Shortly before attending the eighth International Plant Phenotyping Symposium (IPPS8) in Lincoln Nebraska, APPN Data Architect Dr Rakesh David was invited to address students and faculty at the University of Kentucky (UK) Department of Horticulture on federating data in a collaborative ecosystem.
Federating data involves addressing the challenge of managing and organising data across multiple systems and sites. It enables APPN’s Nodes to connect and collaborate without having to move all data into a single shared location.
Finding ways to federate data that has been collected across multiple locations, host organisations, projects and partnerships is critical to the success of our multi-nodal network. With APPN establishing one of the first truly national plant phenotyping infrastructure networks in the world, the University of Kentucky (UK) were keen to learn how we are tackling the issue.
Consistent metadata standards is the key
Federating the data collected at our Nodes while applying consistent protocols and the FAIR data principles is central to APPN’s data management vision. In fact, consistency is one of the key ways we will deliver additional value that would not be possible without a network.
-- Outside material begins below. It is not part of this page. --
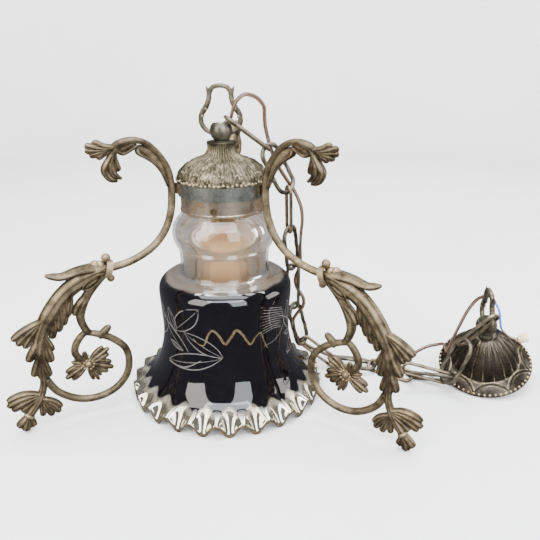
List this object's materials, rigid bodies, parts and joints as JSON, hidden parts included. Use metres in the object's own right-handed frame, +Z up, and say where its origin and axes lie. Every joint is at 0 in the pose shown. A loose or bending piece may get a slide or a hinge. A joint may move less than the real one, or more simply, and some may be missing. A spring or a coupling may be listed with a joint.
{
  "type": "hanging lamp",
  "caption": "Hanging electric lamp with a smoked mirror-glass bell shade, scrolled cast arms, a chain with woven flex and a fluted ceiling canopy.",
  "frame": {"origin": "on the lamp's axis in the plane it stands on", "axes": "+Z up along the lamp's axis; +X to the right, towards the canopy; -Y towards the viewer"},
  "size_m": [0.5527, 0.3547, 0.3312],
  "materials": {
    "cast_cap": "sand-cast antique brass with grey-green patina in the hollows",
    "band_metal": "spun brass, dull grey-green",
    "ring_metal": "spun brass, coppery and worn bright",
    "arm_metal": "sand-cast antique brass, rubbed edges",
    "lug_metal": "filed brass",
    "ball_metal": "smooth turned brass, dark pewter patina",
    "loop_metal": "cast brass, dark green patina",
    "wire_metal": "drawn brass wire, brown patina",
    "dressed_metal": "cast dressed brass, green patina",
    "bell_metal": "pressed brass, dark bronze, rubbed gold on the raised parts",
    "steel": "plated, dull",
    "holder": "dark bronze paint",
    "porcelain": "off-white porcelain",
    "contact": "bright",
    "bulb_glass": "opal glass, warm cream",
    "bulb_cap": "rolled screw thread",
    "shade_glass": "clear and amber at the neck, silvered dark mirror below, gold edge",
    "flex": "clear sheath over twin brown cores",
    "blue_sheath": "blue insulation",
    "cream_sleeve": "cream connector sleeve",
    "bare_wire": "pale stranded wire"
  },
  "bodies": {
    "lamp": {"cap": "cast_cap", "cap_band": "band_metal", "fitter_ring": "ring_metal", "threaded_tube": "steel", "tube_washer": "steel", "tube_nut": "steel", "holder_shell": "holder", "holder_core": "porcelain", "holder_contact": "contact", "arm_collars": "arm_metal", "arm_lugs": "lug_metal", "arm_rivets": "lug_metal", "upper_arm_left": "arm_metal", "upper_arm_right": "arm_metal", "upper_arm_back": "arm_metal", "lower_arm_left": "arm_metal", "lower_arm_right": "arm_metal", "lower_arm_back": "arm_metal", "flex_stem": "flex"},
    "shade": {"glass_shade": "shade_glass"},
    "bulb": {"bulb_glass": "bulb_glass", "bulb_cap": "bulb_cap", "bulb_contact": "contact"},
    "screw_1": {"set_screw_1": "lug_metal"},
    "screw_2": {"set_screw_2": "lug_metal"},
    "screw_3": {"set_screw_3": "lug_metal"},
    "hanger": {"ball_collar": "ball_metal", "hanging_loop": "loop_metal"},
    "chain_top": {"link_01": "wire_metal", "flex_arch": "flex"},
    "chain_drop": {"link_02": "dressed_metal", "link_03": "wire_metal", "link_04": "dressed_metal", "link_05": "wire_metal", "link_06": "dressed_metal", "link_07": "wire_metal", "flex_drop": "flex"},
    "chain_run": {"link_08": "dressed_metal", "link_09": "wire_metal", "link_10": "dressed_metal", "link_11": "wire_metal", "link_12": "dressed_metal", "link_13": "wire_metal", "flex_run": "flex"},
    "canopy": {"canopy_loop": "loop_metal", "canopy_ball": "ball_metal", "canopy_stem": "steel", "canopy_nut": "steel", "ceiling_strap": "steel", "strap_nuts": "steel", "terminal": "cream_sleeve", "blue_core": "blue_sheath", "bare_lead": "bare_wire", "flex_tail": "flex"},
    "bell": {"canopy_bell": "bell_metal"},
    "canopy_collar": {"canopy_collar": "ball_metal"}
  },
  "joints": [
    {"name": "hanger_turn", "type": "hinge", "parent": "lamp", "child": "hanger", "pos_m": [0, 0, 0.286], "axis": [0, 0, 1], "range_deg": [-12, 12]},
    {"name": "chain_swing", "type": "hinge", "parent": "hanger", "child": "chain_top", "pos_m": [0.017, 0, 0.291], "axis": [0, 0, 1], "range_deg": [-3, 3]},
    {"name": "chain_lift", "type": "hinge", "parent": "chain_top", "child": "chain_drop", "pos_m": [0.0456, 0.0067, 0.2693], "axis": [0, -1, 0], "range_deg": [0, 15], "deforming": ["flex_drop"]},
    {"name": "run_swing", "type": "hinge", "parent": "chain_drop", "child": "chain_run", "pos_m": [0.121, 0.043, 0.006], "axis": [0, 0, 1], "range_deg": [-6, 6], "deforming": ["flex_run"]},
    {"name": "canopy_swing", "type": "hinge", "parent": "chain_run", "child": "canopy", "pos_m": [0.285, -0.0155, 0.09], "axis": [0, 0, 1], "range_deg": [-5, 1], "deforming": ["flex_tail"]},
    {"name": "bell_turn", "type": "hinge", "parent": "canopy", "child": "bell", "pos_m": [0.297, 0.026, 0.02082], "axis": [-0.1834, -0.345, 0.9205], "continuous": true},
    {"name": "collar_turn", "type": "hinge", "parent": "canopy", "child": "canopy_collar", "pos_m": [0.297, 0.026, 0.02082], "axis": [-0.1834, -0.345, 0.9205], "continuous": true},
    {"name": "shade_drop", "type": "slide", "parent": "lamp", "child": "shade", "axis": [0, 0, 1], "range_m": [-0.02, 0]},
    {"name": "bulb_unscrew", "type": "slide", "parent": "lamp", "child": "bulb", "axis": [0, 0, 1], "range_m": [-0.022, 0]},
    {"name": "set_screw_1_slide", "type": "slide", "parent": "lamp", "child": "screw_1", "axis": [-0.0872, -0.9962, 0], "range_m": [-0.0009, 0.004]},
    {"name": "set_screw_2_slide", "type": "slide", "parent": "lamp", "child": "screw_2", "axis": [0.9063, 0.4226, 0], "range_m": [-0.0009, 0.004]},
    {"name": "set_screw_3_slide", "type": "slide", "parent": "lamp", "child": "screw_3", "axis": [-0.8192, 0.5736, 0], "range_m": [-0.0009, 0.004]}
  ]
}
Working against this are the sheer volume of data that our high throughput high resolution digital phenotyping technologies generate, the differences between the data repository services used by each of our Node hosts and the need to respect the intellectual property rights associated with the research projects we support.
As Dr David explained at UK, maintaining consistency in the fine detail underpins the accessibility and interoperability of data at scale.
“APPN is working hard to agree on standardised terminologies to document units of measurement and so on from the outset,” he says, “so that different datasets can be used together easily and accurately. Standardised terminology also ensures that data assets aren’t missed in later searches.”
Even with standardisation of terminology at each Node, APPN needs a way to federate data across our hosts’ scattered data repositories.
Using persistent identifiers to power dataset searches
To solve this challenge, the APPN data team is adopting a simple approach that is easy to implement in the metadata offered by each repository. It makes use of persistent identifiers (PIDs).
APPN has registered a persistent organisation identifier with the global Research Organisation Registry (ROR) to represent our whole network: https://ror.org/02zj7b759. Wherever this identifier is used, it serves as an unambiguous reference to APPN. Embedding it in the metadata for a dataset signifies that the dataset is associated with APPN’s operations, and the set of all datasets with this identifier forms the national data collection generated using APPN’s facilities.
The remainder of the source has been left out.